Finalement, un récit semble pouvoir cristalliser tout le programme de Creepy et Eerie : le fascinant Rubis profond de Steve Ditko. La pierre précieuse translucide au cœur de ce conte renferme un microcosme concentrant toute la folie surréaliste d’un monde en proie à l’absence de sens et dominé par le mal. Comme le protagoniste qui pénètre le rubis et s’en trouve prisonnier, le lecteur entre dans l’univers de la bande dessinée pour être témoin de cette déviance, de cette faille dans l’ordre normal des choses, de cette duplicité du monde qui n’est pas tel qu’on le croit, qui n’est pas le rêve promis mais le pire cauchemar de tous.

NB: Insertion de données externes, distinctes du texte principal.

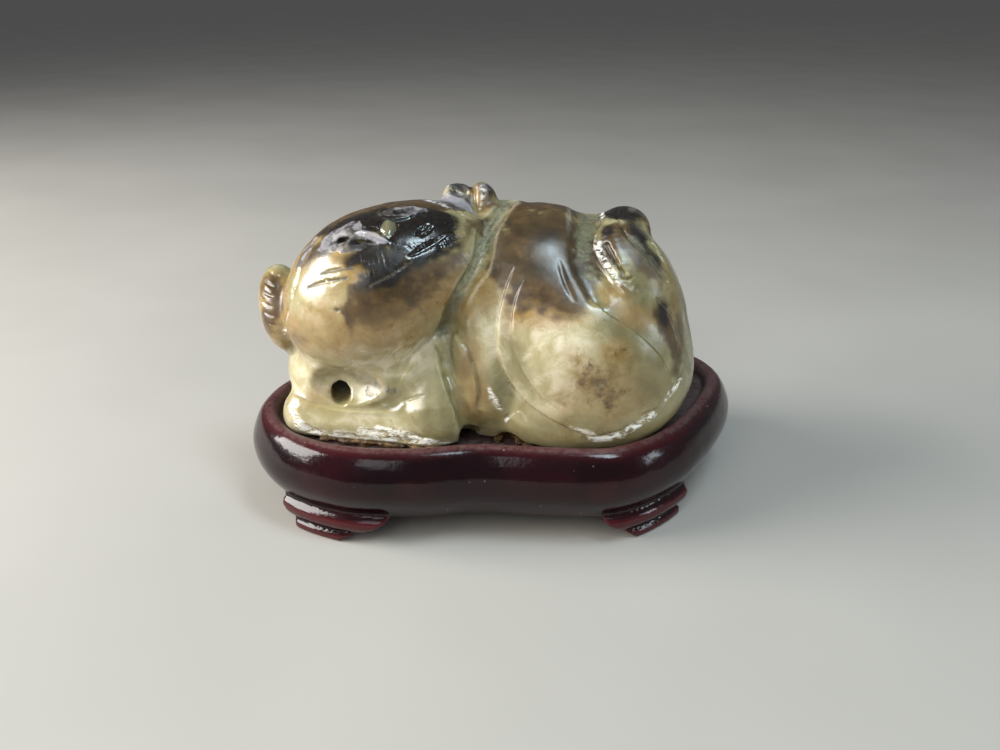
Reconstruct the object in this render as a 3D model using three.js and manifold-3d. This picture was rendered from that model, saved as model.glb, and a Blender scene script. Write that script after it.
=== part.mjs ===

La bande dessinée devient alors le purgatoire d’une réalité désenchantée, l’antichambre d’un enfer qui n’est autre qu’un versant de notre réalité. Au sortir du rubis comme de la bande dessinée, on se transforme en paria, en marginal, puisqu’on ne peut plus appartenir à cette réalité, elle n’est plus satisfaisante, elle ne fait plus illusion. C’est tout le sens de la contre-culture, moteur de détournement et de contestation, désireuse de se confronter à la culture dominante pour la renverser, animée par la volonté de faire émerger les aspirations secrètes d’une société en proie à l’asphyxie. À l’image du rubis, la bande dessinée retourne notre vision du monde pour en découvrir le revers – une fois cette découverte faite, il s’agit de la faire partager avec autrui, pour propager dans les marges les fondations d’un renouvellement, dût-il se faire dans la souffrance, l’horreur et l’épouvante.

Inutile d’ajouter que Creepy et Eerie sont, à cet égard comme à bien d’autres, d’une modernité affolante.